On April 16, Earth Day 2026, the pressure point is obvious: India is trying to move from being seen as a raw-material supplier to a place where fashion innovation actually happens. The Ministry of Commerce and Industry says the domestic apparel and textile industry contributes about 2% to GDP, about 7% of industry output in value terms, and roughly 4% of global textile-and-apparel trade. Those numbers are not small. They are leverage. If India gets circularity right, the country is not just cleaning up its closet. It is reshaping a huge industrial engine.

The scale of the waste problem makes the opportunity look even sharper. A 2026 industry report says India’s textile recycling market could reach US$3.5 billion by 2030 and create nearly one lakh green jobs over the next five years.
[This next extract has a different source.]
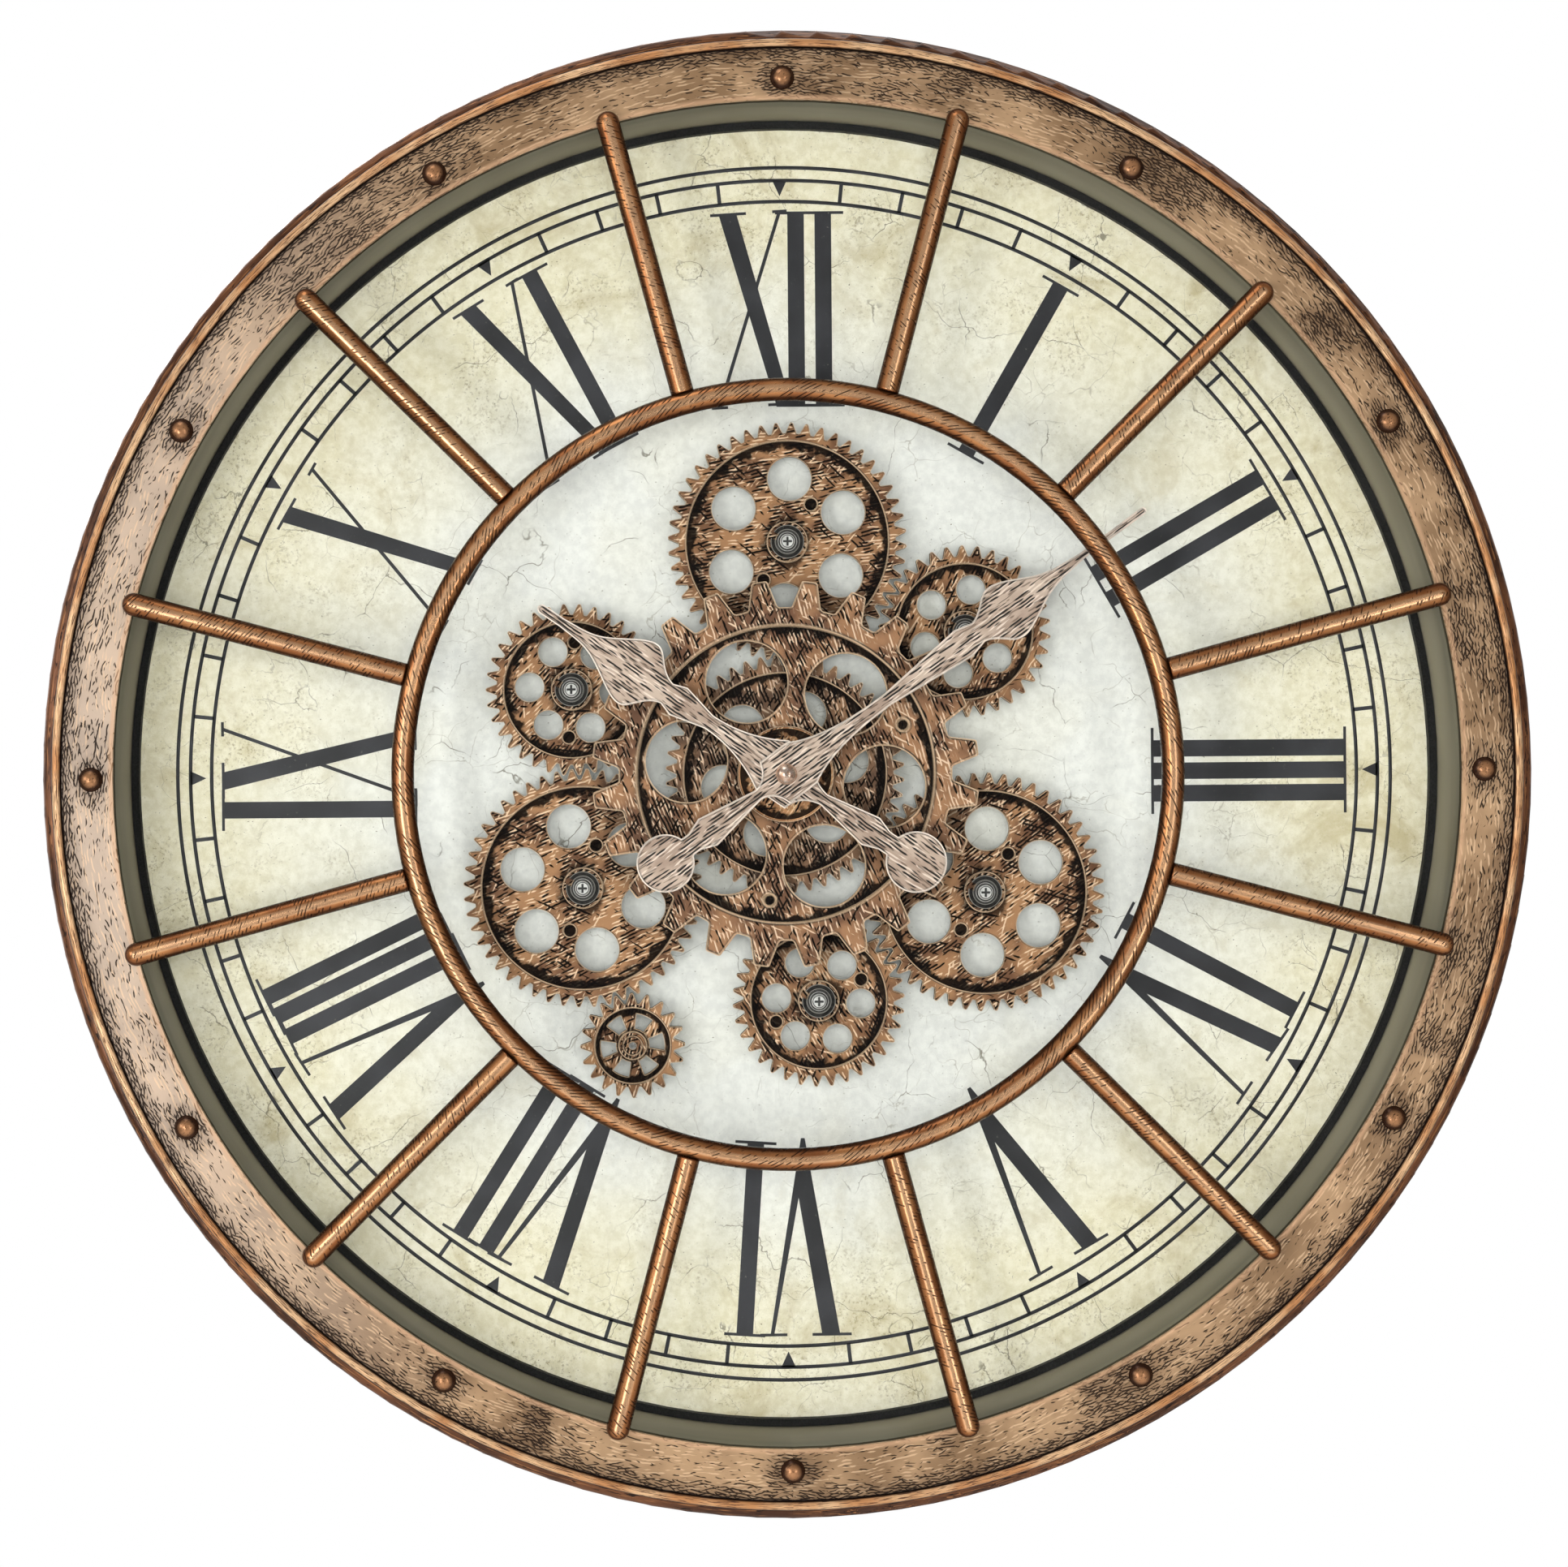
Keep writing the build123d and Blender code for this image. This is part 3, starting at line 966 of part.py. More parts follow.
centres = {"centre": (0.0, 0.0), "seconds_wheel": (0.0, 0.0)}
turns = {"centre_gear_fine": HOLE_BEARINGS["centre_gear_fine"]}
for gear, offset in BIG_GEARS.items():
    bearing = TRAIN_TURN + offset
    centres[gear] = at(mesh_distance(BIG_TEETH, BIG_TEETH), bearing)
    turns[gear] = mesh_turn(turns["centre_gear_fine"], BIG_TEETH, BIG_TEETH, bearing, HOLE_BEARINGS[gear])
for gear, driver in SATELLITES.items():
    bearing = TRAIN_TURN + BIG_GEARS[driver] + SATELLITE_BEARING
    centres[gear] = at(mesh_distance(BIG_TEETH, SMALL_TEETH), bearing, centres[driver])
    turns[gear] = mesh_turn(turns[driver], BIG_TEETH, SMALL_TEETH, bearing, HOLE_BEARINGS[gear])
pinion_at = TRAIN_TURN + BIG_GEARS[PINION_DRIVES] + PINION_BEARING
centres["drive_pinion"] = at(mesh_distance(BIG_TEETH, PINION_TEETH), pinion_at, centres[PINION_DRIVES])
turns["drive_pinion"] = mesh_turn(turns[PINION_DRIVES], BIG_TEETH, PINION_TEETH, pinion_at)
post_gears = list(BIG_GEARS) + list(SATELLITES)

motion_distance = MOTION_MODULE * (MINUTE_WHEEL_TEETH + CANNON_TEETH) / 2
third_distance = FAST_MODULE * (CENTRE_TEETH + THIRD_PINION_TEETH) / 2
third_module = 2 * third_distance / (THIRD_TEETH + SECONDS_PINION_TEETH)
centres["minute_wheel"] = at(motion_distance, MINUTE_WHEEL_BEARING)
centres["third_wheel"] = at(third_distance, THIRD_BEARING)
centres["intermediate_wheel"] = at(FAST_MODULE * (SECONDS_TEETH + INTERMEDIATE_PINION_TEETH) / 2,
                                   INTERMEDIATE_BEARING)
centres["step_rotor"] = at(FAST_MODULE * (INTERMEDIATE_TEETH + ROTOR_TEETH) / 2, ROTOR_BEARING,
                           centres["intermediate_wheel"])
turns["cannon"] = turns["minute_arbor"] = MINUTE_HAND_BEARING
turns["minute_wheel"] = mesh_turn(turns["cannon"], CANNON_TEETH, MINUTE_WHEEL_TEETH, MINUTE_WHEEL_BEARING)
turns["minute_pinion"] = 0.0
turns["hour_wheel"] = mesh_turn(turns["minute_pinion"], MINUTE_PINION_TEETH, HOUR_TEETH,
                                MINUTE_WHEEL_BEARING + HALF_TURN)
turns["third_pinion"] = mesh_turn(turns["minute_arbor"], CENTRE_TEETH, THIRD_PINION_TEETH, THIRD_BEARING)
turns["third_wheel"] = 0.0
turns["seconds_pinion"] = mesh_turn(turns["third_wheel"], THIRD_TEETH, SECONDS_PINION_TEETH,
                                    THIRD_BEARING + HALF_TURN)
turns["seconds_wheel"] = 0.0
turns["intermediate_pinion"] = mesh_turn(turns["seconds_wheel"], SECONDS_TEETH, INTERMEDIATE_PINION_TEETH,
                                         INTERMEDIATE_BEARING)
turns["intermediate_wheel"] = 0.0
turns["step_rotor"] = mesh_turn(turns["intermediate_wheel"], INTERMEDIATE_TEETH, ROTOR_TEETH, ROTOR_BEARING)

arbor_tip = DIAL + MINUTE_HAND_BACK + HAND_SHEET + HAND_NUT_HEIGHT * 0.6
knob_front = MOVEMENT_BACK - 2 * END_GAP
bay_half = CELL_RADIUS + CELL_PLAY
bay_depth = 2 * CELL_RADIUS - 2.0 + CELL_PLAY
movement_cell_depth = MOVEMENT_BACK + bay_depth - CELL_PLAY - CELL_RADIUS
drive_cell_depth = DRIVE_BACK + CELL_RADIUS
switch_depth = (DRIVE_BACK + MOVEMENT_FRONT) / 2
pillar_side = CIRCUIT_WIDTH / 2 - 1.5 * PILLAR
pillar_rise = CIRCUIT_HEIGHT / 2 - 1.5 * PILLAR
circuit_pillars = [(CIRCUIT_CENTRE[0] + side, CIRCUIT_CENTRE[1] + rise)
                   for side, rise in ((pillar_side, pillar_rise), (pillar_side, -pillar_rise), (0, -pillar_rise))]
clip_screw_circle = BAND_BORE - CLIP_FOOT / 2 - 2
clip_bearings = [CLIP_FIRST + 360.0 / CLIP_COUNT * clip for clip in range(CLIP_COUNT)]
drive_x, drive_y = centres["drive_pinion"]
drive_ears = [(drive_x + side * (DRIVE_WIDTH + EAR) / 2, drive_y + rise)
              for side in (-1, 1) for rise in (DRIVE_RISE - EAR, EAR - DRIVE_DROP)]


def train_gear(name, teeth):
    if teeth == BIG_TEETH:
        blank = outer_gear(teeth, BIG_HOLE, BIG_HOLE_CIRCLE, BIG_DOT_CIRCLE)
    else:
        blank = outer_gear(teeth, SMALL_HOLE, SMALL_HOLE_CIRCLE, SMALL_DOT_CIRCLE)
    return turned(blank, turns[name], centres[name])


pieces = {
    "side_band": side_band(), "bezel_plate": bezel_plate(), "edge_bead": edge_bead(),
    "bezel_rivets": bezel_rivets(), "glass": glass(), "glass_gasket": glass_gasket(),
    "spacer_liner": spacer_liner(), "dial_edge_seal": dial_edge_seal(), "dial_sheet": dial_sheet(),
    "dial_board": dial_board(), "board_clips": board_clips(), "board_screws": board_screws(),
    "hanger_plate": hanger_plate(), "grille_ring": grille_ring(), "grille_rods": grille_rods(),
    "centre_bearing": centre_bearing(), "centre_hub": centre_hub(),
    "centre_gear_fine": turned(centre_gear_fine(), turns["centre_gear_fine"]),
    "centre_gear_coarse": turned(centre_gear_coarse(), COARSE_BEARING),
    "centre_disc": centre_disc(), "movement_washer": movement_washer(), "movement_nut": movement_nut(),
    "gear_posts": gear_posts(), "gear_clips": gear_clips(), "gear_screws": gear_screws(),
    "drive_pinion": turned(drive_pinion(), turns["drive_pinion"], centres["drive_pinion"]),
    "hour_hand": hour_hand(), "minute_hand": minute_hand(), "hand_nut": hand_nut(),
    "movement_front_plate": movement_front_plate(), "movement_rear_shell": movement_rear_shell(),
    "hour_wheel": hour_wheel(), "minute_arbor": minute_arbor(), "minute_wheel": minute_wheel(),
    "third_wheel": third_wheel(), "seconds_wheel": seconds_wheel(),
    "intermediate_wheel": intermediate_wheel(), "step_rotor": step_rotor(),
    "step_stator": step_stator(), "step_coil": step_coil(), "circuit_board": circuit_board(),
    "setting_knob": setting_knob(), "movement_cell": movement_cell(),
    "movement_contacts": movement_contacts(), "drive_housing": drive_housing(),
    "drive_cover": drive_cover(), "drive_motor": drive_motor(), "drive_shaft": drive_shaft(),
    "drive_cells": drive_cells(), "drive_contacts": drive_contacts(), "drive_switch": drive_switch(),
    "drive_screws": drive_screws(),
}
for gear in BIG_GEARS:
    pieces[gear] = train_gear(gear, BIG_TEETH)
for gear in SATELLITES:
    pieces[gear] = train_gear(gear, SMALL_TEETH)

hang = Pos(0, 0, -HANGER_HOLE_RISE) * Rot(90, 0, 0)
os.makedirs("parts", exist_ok=True)
for name, piece in pieces.items():
    export_step(hang * Compound(piece.solids()), f"parts/{name}.step")
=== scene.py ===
from math import cos, pi, radians, sin

import bpy
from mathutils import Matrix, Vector
from mathutils.geometry import delaunay_2d_cdt


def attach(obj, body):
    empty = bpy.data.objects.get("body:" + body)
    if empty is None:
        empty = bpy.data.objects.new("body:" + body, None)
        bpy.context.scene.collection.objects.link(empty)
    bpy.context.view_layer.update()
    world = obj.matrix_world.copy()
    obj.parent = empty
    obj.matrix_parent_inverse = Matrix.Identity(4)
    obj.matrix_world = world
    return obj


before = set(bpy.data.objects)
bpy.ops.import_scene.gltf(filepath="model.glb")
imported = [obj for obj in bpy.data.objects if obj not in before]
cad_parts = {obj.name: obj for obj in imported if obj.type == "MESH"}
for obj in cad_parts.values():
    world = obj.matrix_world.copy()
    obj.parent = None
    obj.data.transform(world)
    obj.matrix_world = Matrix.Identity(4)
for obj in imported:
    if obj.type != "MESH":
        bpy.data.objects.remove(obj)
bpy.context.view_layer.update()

# Lengths are millimetres unless a name says otherwise; MM turns them to the metres of the scene.
MM = 0.001
AXIS_DROP = 278.0                # hanger hole, the origin, to the axis of the clock
DIAL = 29.0                      # depth of the dial, from the wall
FRONT = 75.0                     # depth of the bezel's face
HOUR_STEP = 30.0                 # degrees
RIVET_CIRCLE = 284.4
BEAD_CIRCLE = 298.6
RING_CIRCLE = 156.7


# ---------------------------------------------------------------- small tools
def srgb(code):
    """Linear colour of an sRGB hex value."""
    parts = [int(code[i:i + 2], 16) / 255 for i in (1, 3, 5)]
    return [p / 12.92 if p <= 0.04045 else ((p + 0.055) / 1.055) ** 2.4 for p in parts] + [1.0]


def add(tree, kind, wires=None, out=0, **settings):
    """Adds a node with its settings, values and links, and gives one of its outputs."""
    node = tree.nodes.new(kind)
    for name, value in settings.items():
        setattr(node, name, value)
    for name, value in (wires or {}).items():
        if isinstance(value, bpy.types.NodeSocket):
            tree.links.new(value, node.inputs[name])
        else:
            node.inputs[name].default_value = value
    return node.outputs[out] if node.outputs else None


def new_material(name):
    """Material with an empty tree of nodes."""
    made = bpy.data.materials.new(name)
    made.use_nodes = True
    made.node_tree.nodes.clear()
    return made, made.node_tree


def surface(tree, colour, roughness, metallic=0.0, relief=None, **more):
    """Shader at the end of a material. relief is a height, the millimetres of its full height and its strength;
    more values go by their socket names."""
    wires = {"Base Color": colour, "Roughness": roughness, "Metallic": metallic}
    wires.update({name.replace("_", " "): value for name, value in more.items()})
    if relief:
        height, full, strength = relief
        bump = {"Height": height, "Distance": full * MM, "Strength": strength}
        wires["Normal"] = add(tree, "ShaderNodeBump", bump)
    shader = add(tree, "ShaderNodeBsdfPrincipled", wires)
    add(tree, "ShaderNodeOutputMaterial", {"Surface": shader})


def wear(made, *nodes):
    """Gives CAD nodes a finish."""
    for name in nodes:
        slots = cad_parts[name].data.materials
        slots.clear()
        slots.append(made)


def coats(tree, base, *layers):
    """Colour of a base with coats laid over it in turn. A coat is where it lies, how much it covers and its
    colour; a colour is a hex value or what another mix gives."""
    tone = srgb(base) if isinstance(base, str) else base
    for mask, cover, colour in layers:
        if cover != 1:
            mask = add(tree, "ShaderNodeMath", {0: mask, 1: cover}, operation="MULTIPLY")
        colour = srgb(colour) if isinstance(colour, str) else colour
        tone = add(tree, "ShaderNodeMix", {0: mask, 6: tone, 7: colour}, out=2, data_type="RGBA")
    return tone


def strongest(tree, masks):
    """The highest of several masks at each point."""
    top = masks[0]
    for mask in masks[1:]:
        top = add(tree, "ShaderNodeMath", {0: top, 1: mask}, operation="MAXIMUM")
    return top


def about(tree, centre=(0.0, 0.0), bearing=0.0):
    """Object coordinates in millimetres about a point of the dial, z along a clockwise bearing."""
    here = add(tree, "ShaderNodeTexCoord", out="Object")
    place = (centre[0] * MM, 0.0, (centre[1] - AXIS_DROP) * MM)
    turn = (0, radians(bearing), 0)
    return add(tree, "ShaderNodeMapping",
               {"Vector": here, "Location": place, "Rotation": turn, "Scale": (MM,) * 3}, vector_type="TEXTURE")


def patches(tree, coords, size, low, high, detail=2.0, roughness=0.5, twist=0.0, turn=0.0):
    """Mask of noise. size is how large its spots are in millimetres, every way or along x, y and z; low and
    high are the values where it starts and is full; turn is its slant in degrees."""
    size = size if isinstance(size, tuple) else (size,) * 3
    slant = (0, radians(turn), 0)
    turned = add(tree, "ShaderNodeMapping", {"Vector": coords, "Rotation": slant, "Scale": size},
                 vector_type="TEXTURE")
    noise = add(tree, "ShaderNodeTexNoise", {"Vector": turned, "Scale": 1.0, "Detail": detail,
                                             "Roughness": roughness, "Distortion": twist})
    return add(tree, "ShaderNodeMapRange", {0: noise, 1: low, 2: high}, interpolation_type="SMOOTHSTEP")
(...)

The same report estimates annual textile waste at 70.73 lakh tonnes, split between 42% pre-consumer waste and 58% post-consumer waste. More than 70% is already being recovered through reuse, recycling and downcycling, but that still leaves the industry with the messy, unglamorous work that circular fashion actually depends on: collection systems that catch more garments before landfill, sorting that can separate usable blends from dead-end scraps, and recycling processes that can move beyond downcycling into true fibre-to-fibre recovery.

AI-generated illustration
AI-generated illustration

That is why the conversation has shifted from slogan to infrastructure. The R|Elan Circular Design Challenge, described by its organizers and the United Nations in India as India’s largest award for circular fashion, has become a useful signpost for how serious the ecosystem wants to look. Its 2025 finalists came from India, the UK, the EU and APAC & Beyond, which tells you the idea is no longer niche or local. In Mumbai on April 3, 2026, CMAI and SU.RE held the first ECO-STITCH Sustainability Conclave, with the focus squarely on moving circular textiles from ambition to implementation.

India’s next fashion story will not be decided by recycled-fabric buzzwords alone. It will be decided by whether labels are clear, traceability is real, consumers understand what they are buying, and the industry builds a loop sturdy enough to carry its own waste back into the next season.